On the personal gripe front--went to what I will call the Geritol Geriatric Grape Soda Lovers B-day Gig, this past Friday.

So, we get there, and there's a line, but we've been told that since we are guest-listed VIP, we can go to the front. So of course, some of us have no regard for protocol and order, and simply bump our way past us (more like PIs-- persons of interest-- as we would soon find out), as if we weren't standing there, only to get their rude behinds sent to the end of the paying customer line. Oops, must have been that Jeri Curl juice in your eye that wouldn't allow you to see the sign that clearly said: "THIS LINE FOR GUEST LIST PATRONS ONLY". Maybe it was the word "patron" that threw them off. Maybe if it had read: "IF YOU DIDN'T GET FREE TICKETS ON THE RADIO, YOU CHEAPSKATE, TAKE YOUR BROKE, BORROWED MONEY FROM YOUR BABY MAMA,AIN'T GOT A POT TO PISS IN, SLEEPIN' ON YOUR MOM'S COUCH BEHIND TO THE BACK OF THE PAYING LINE"

Name on list. Check. This way to the full-on purse and body search. WTF?? Do I look like I want to start a fight, stab that bitch who's been calling my deadbeat baby-daddy, or can fit a .22 in my Chanel? I thought pat downs were for hard-leg young bucks and 21 and under clubs? Last I checked, most of these cats in line were younger than the Pope but not by much. What do they plan to do, hold a fool up for his Viagra supply and EBT card? (I'm going to hell)

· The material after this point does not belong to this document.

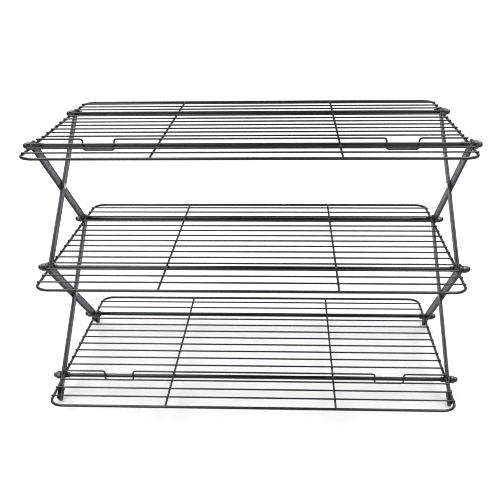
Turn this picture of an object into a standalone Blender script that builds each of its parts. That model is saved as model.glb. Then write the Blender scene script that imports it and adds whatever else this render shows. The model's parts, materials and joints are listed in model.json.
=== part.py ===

We're in. What a dump. My friend has not arrived for his celebration or I'd be tempted to leave. We check out the VIP lounge and back to the dance floor. Old school jam mix. No worries. I can take a round of Whoppin', Smurfin' and two steppin'. It Takes Two and time to turn it up. Here come the leisure suit wearin, original Soul Glo, ain't been on beat since the 70's crew. Folks fresh out (and you know who I'm talking about), trying to get their grind on, spittin' no type of gentlemanly game-- (note: do not refer to any woman's seemingly tight appearing genitals by 6 letters used to call a cat a kitten to her face, in a public place, and think you won't get smacked or she won't think you're just out of prison with your trash mouth), and sweatin' like runaway slaves in all that polyester gold suit, fake gator shoe wearin', big gut manliness! Just a hot mess. Fool stepped to me, or I should say rolled to me, in a wheel chair. Normally I'd have empathy, but this cat was no doubt Lil' Willy Bobo who took one back in the 70's and ain't been right since. Sad then, and pitiful now. Cats trying to old-school grind and back you up on the dance floor. "Step off, fool". That was not going down in the basement of Ms. Jones' house, so you know I was not going for it in Midtown Manhattan.

Long in the tooth, tired looking crew. Dateless and desperate cougars with visible tracks. Confused young girls looking for sugar daddies, and old dudes looking for a good time. Simply atrosh. This was the party and the folks that time forgot. And here we were gathered to celebrate our friend and life, his life and the richness of his journey. Instead, I'm having flashbacks to old gripes, because sadly, the same folks who gave me trouble back in the day when I was clearly headed somewhere and trying to take them with me, were the same trifling grown folks trying to shimmy their way back in time on a Friday night at The Shadow. Happy birthday, my friend. Glad you made it out and made something grand of yourself.

Not griping about folks wanting to have a good time, but my gripe is with folks trying to hold some of us back, put us down and still mad because some of us chose to keep it moving despite the odds and the gripes. That kind of attitude got you where you are: nowhere; trying to get your mack on at some trifling bucket o' blood club. Get a grip and let it go. Like you need to let go of my ass; Homie don't play that!